[WHAT YOU NEED TO DO] Can you return the records below exactly as they stand, but only from the first line through the one with "return np.sign(x) * abs(x) ** power"?

[PROVIDED RECORDS]
———

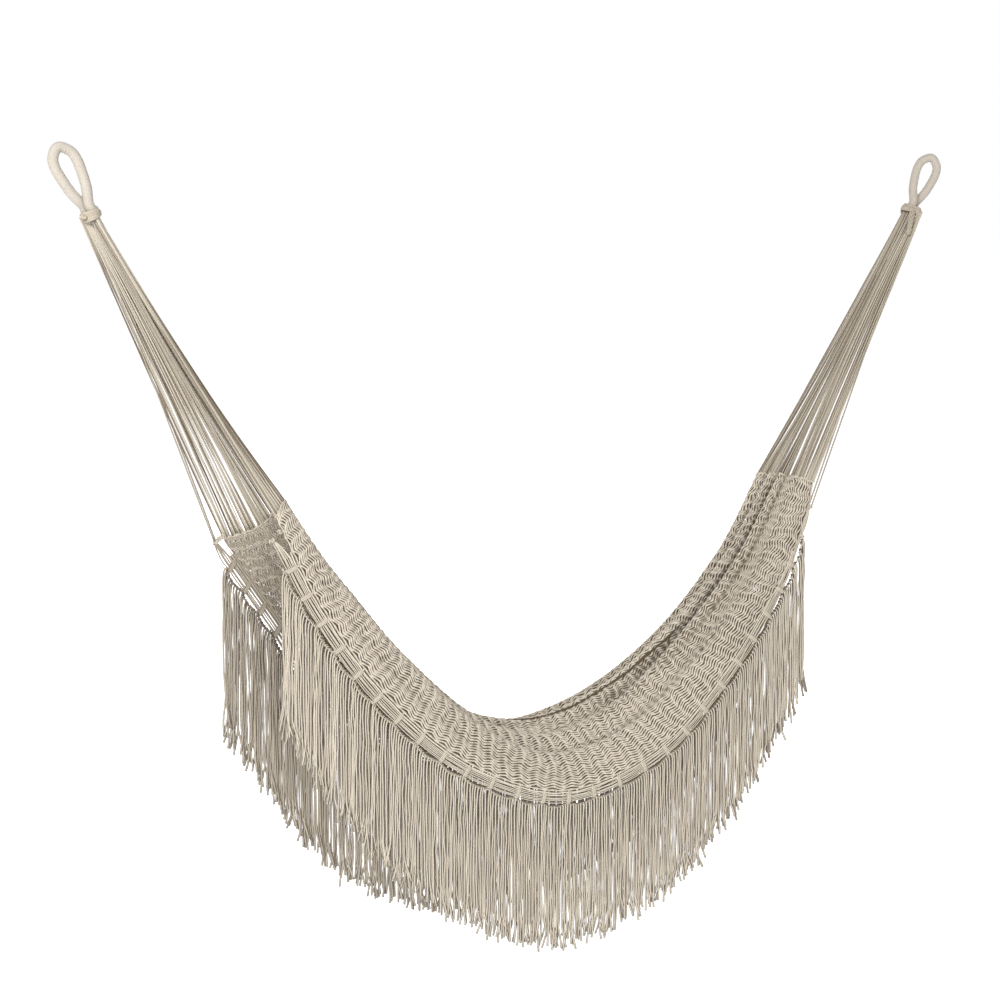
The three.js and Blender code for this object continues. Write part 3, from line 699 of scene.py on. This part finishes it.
# How far a bar's head leans to the left end: most on the far border's first bars
def barLean(edge, u):
    return edge["barLean"] / 2 * (1 - ease(u, *bar["leanUntil"]))


def signedPower(x, power):
    return np.sign(x) * abs(x) ** power


# Wrapped bar: flat turns side by side round all the border cords, each a long oval with its own tilt
def wrappedBars(edge):
    bars, side = arange(edge["bars"]), edge["side"]
    u = barPlace(edge, bars)
    along, up = alongAndUp(u, side)
    depth = cross(up, along)
    drawn = kept(edge, bars, "barLoss")
    centre = borderPoint(u, side, borderMiddle * drawn)
    rng = np.random.default_rng(40 + edge["bars"])
    half = (border["cords"] / 2 * border["pitch"] + bar["over"]) * drawn
    angle = 2 * pi * linspace(0, bar["turns"], bar["turns"] * bar["steps"] + 1)
    tall = half + bar["uneven"] * rng.uniform(-1, 1, len(bars))
    high = tall[:, None] * signedPower(cos(angle), bar["highRound"])
    deep = bar["deep"] * signedPower(sin(angle), bar["deepRound"]) + 0 * high
    shift = bar["width"] * (angle / angle[-1] - 0.5) + rng.uniform(-bar["aside"], bar["aside"], (len(bars), 1))
    shift = shift - barLean(edge, u)[:, None] * high / half[0]
    return (centre[:, None] + up[:, None] * high[..., None] + depth[:, None] * deep[..., None]
            + along[:, None] * shift[..., None])


# Ties of a bar: two short cords from the bar's head over the margin cord into the net
def barTies(edge):
    bars, side = arange(edge["bars"]), edge["side"]
    u = barPlace(edge, bars)[:, None]
    t = linspace(0, 1, bar["tieSteps"])
    reach = netStart + bar["tieReach"] - borderMiddle
    height = (borderMiddle + reach * t) * kept(edge, bars, "cordLoss")[:, None]
    ties = []
    for lean in (-1, 1):
        point = borderPoint(u + lean * bar["tieSpread"] * (1 - t), side, height)
        point[..., 0] -= barLean(edge, u) * 2 * t
        point[..., 1] += side * bar["tieOut"] * sin(pi * (0.5 + 0.5 * t))
        ties.append(point)
    return concatenate(ties)


# Knot: a thumb knot's closed curve, three lobes woven over each other, turned to the cord it is on
def knotPaths(centres, size, facing):
    t = linspace(0, 2 * pi, 49)
    shape = stack([sin(t) + 2 * sin(2 * t), cos(t) - 2 * cos(2 * t), -1.3 * sin(3 * t)], -1) / 3
    axis = unit(np.asarray(facing, float))
    a = unit(cross(axis, [0.2, 1, 0.1]))
    b = cross(axis, a)
    turned = shape[:, 0, None] * a[:, None] + shape[:, 1, None] * b[:, None] + shape[:, 2, None] * axis[:, None]
    return np.asarray(centres)[:, None] + size * turned


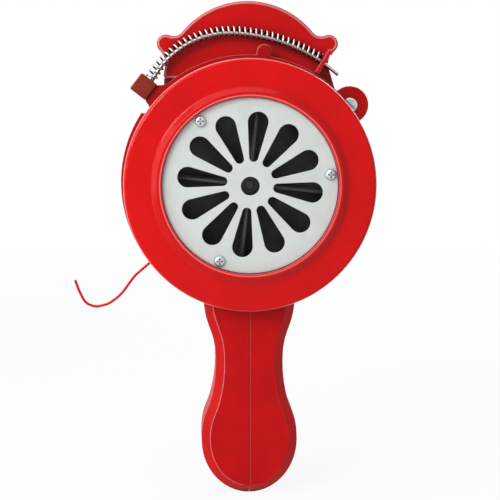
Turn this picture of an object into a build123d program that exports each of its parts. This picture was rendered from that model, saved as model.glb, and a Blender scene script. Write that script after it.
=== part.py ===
from build123d import *
from math import acos, asin, atan2, cos, degrees, hypot, pi, radians, sin, sqrt, tan
import os

# Hand crank siren. A crank at the back turns a train of gears, the gears spin a bladed rotor inside a
# ported drum, and a ring shutter round the drum opens and shuts the sound ports against a long spring.
#
# Everything is drawn about the rotor's axis, which runs front to back through x = 0, z = 0, with depth y
# counted backwards from the flat face of the front flange. export() then moves the lot so that the origin
# lies in the middle of the hand grip's waist. Angles are clockwise from straight up, seen from the front.
# Lengths are millimetres and angles degrees.

# ---- running and seating clearances
run = 0.05          # a shaft in its bore, all round
seat = 0.02         # a bush, bearing or gear on its seat
slack = 0.3         # screw shanks in plain holes, and turning neighbours
join = 1.0          # how far joined shapes of one piece reach into each other
floor_t = 1.0       # what a blind hole leaves standing
tip_gap = 0.1       # from a screw's tip to the floor of its hole

# ---- front flange and grille
flange_r = 78.0
flange_t = 4.0
flange_round = 2.2
skirt_len = 4.0
skirt_t = 3.0
bead_w = 3.1
bead_h = 2.5
cove_w = 3.4
bead_in_round = 0.7
bead_out_round = 1.1
cove_round = 2.6
skirt_round = 0.8
web_round = 1.5
grille_r = 54.0
grille_t = 1.2
grille_y = 0.6
grille_gap = 0.3
eye_r = 5.8
petals = 12
petal_turn = 7.2
petal_rise = 0.8      # the openings sit a little above the plate's middle
petal_in_r = 14.2
petal_tip_r = 45.0
petal_in_w = 5.6
petal_out_w = 12.7
web_in_r = 46.4
web_back = 5.0
grille_screw_turns = (-37.5, 82.0, 202.3)
grille_screw_ring = 50.0

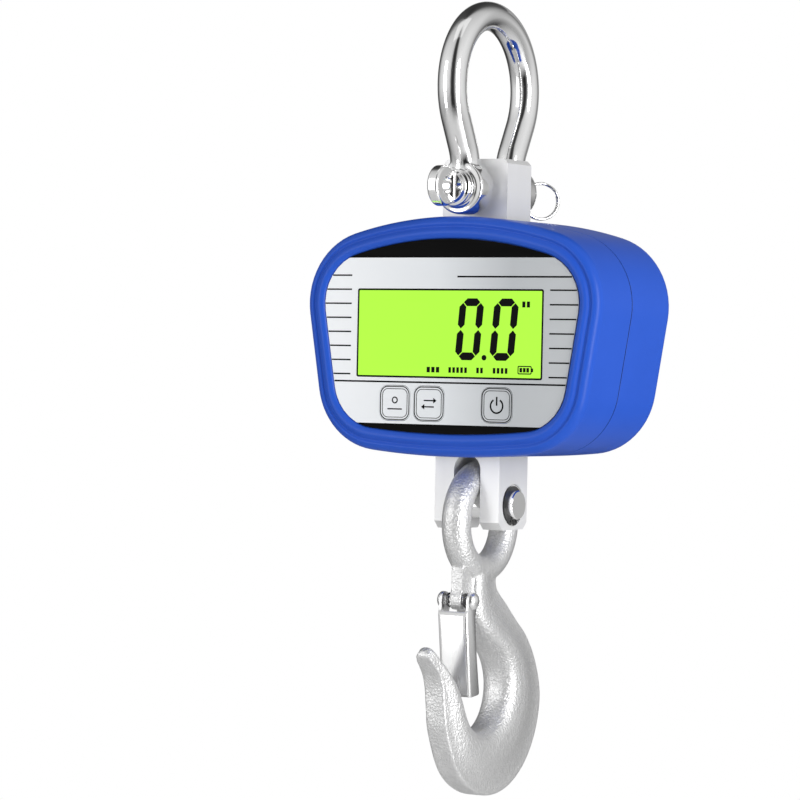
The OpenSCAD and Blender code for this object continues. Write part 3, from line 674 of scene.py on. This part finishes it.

———

[SOLVED PROBLEM]
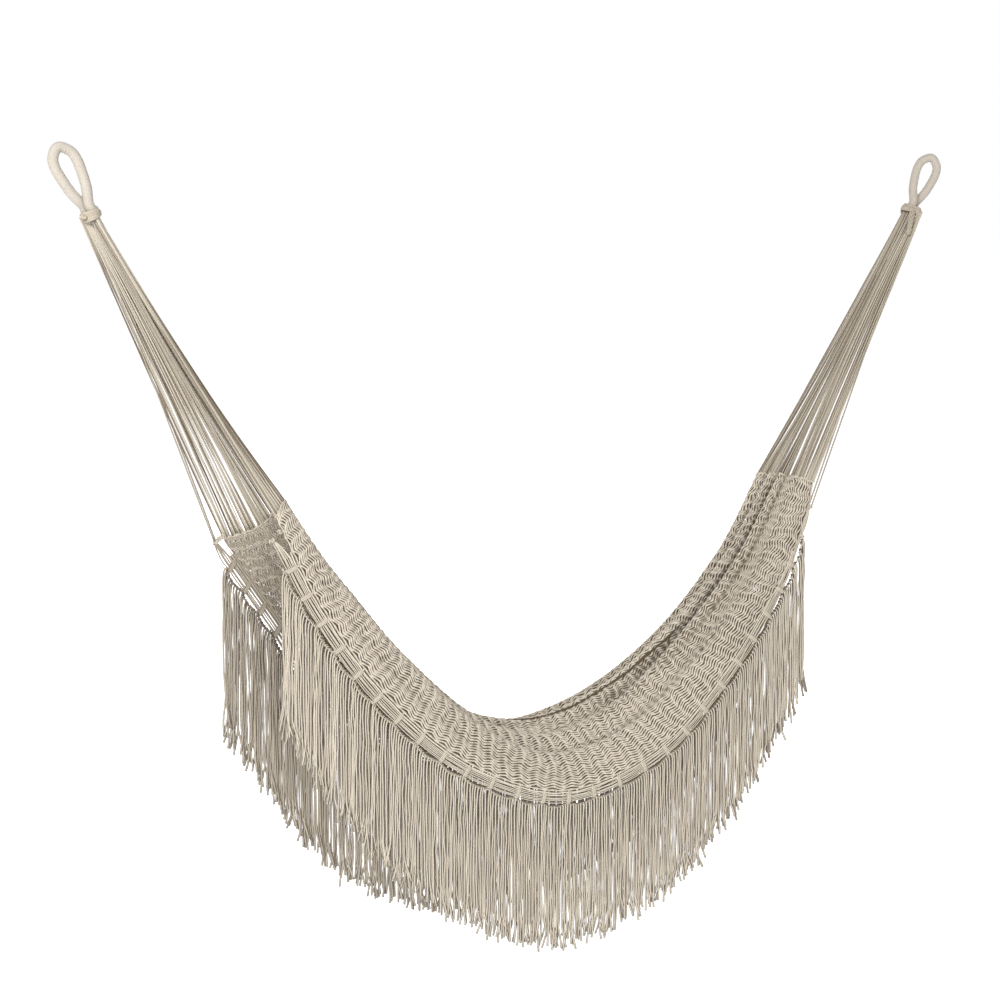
The three.js and Blender code for this object continues. Write part 3, from line 699 of scene.py on. This part finishes it.
# How far a bar's head leans to the left end: most on the far border's first bars
def barLean(edge, u):
    return edge["barLean"] / 2 * (1 - ease(u, *bar["leanUntil"]))


def signedPower(x, power):
    return np.sign(x) * abs(x) ** power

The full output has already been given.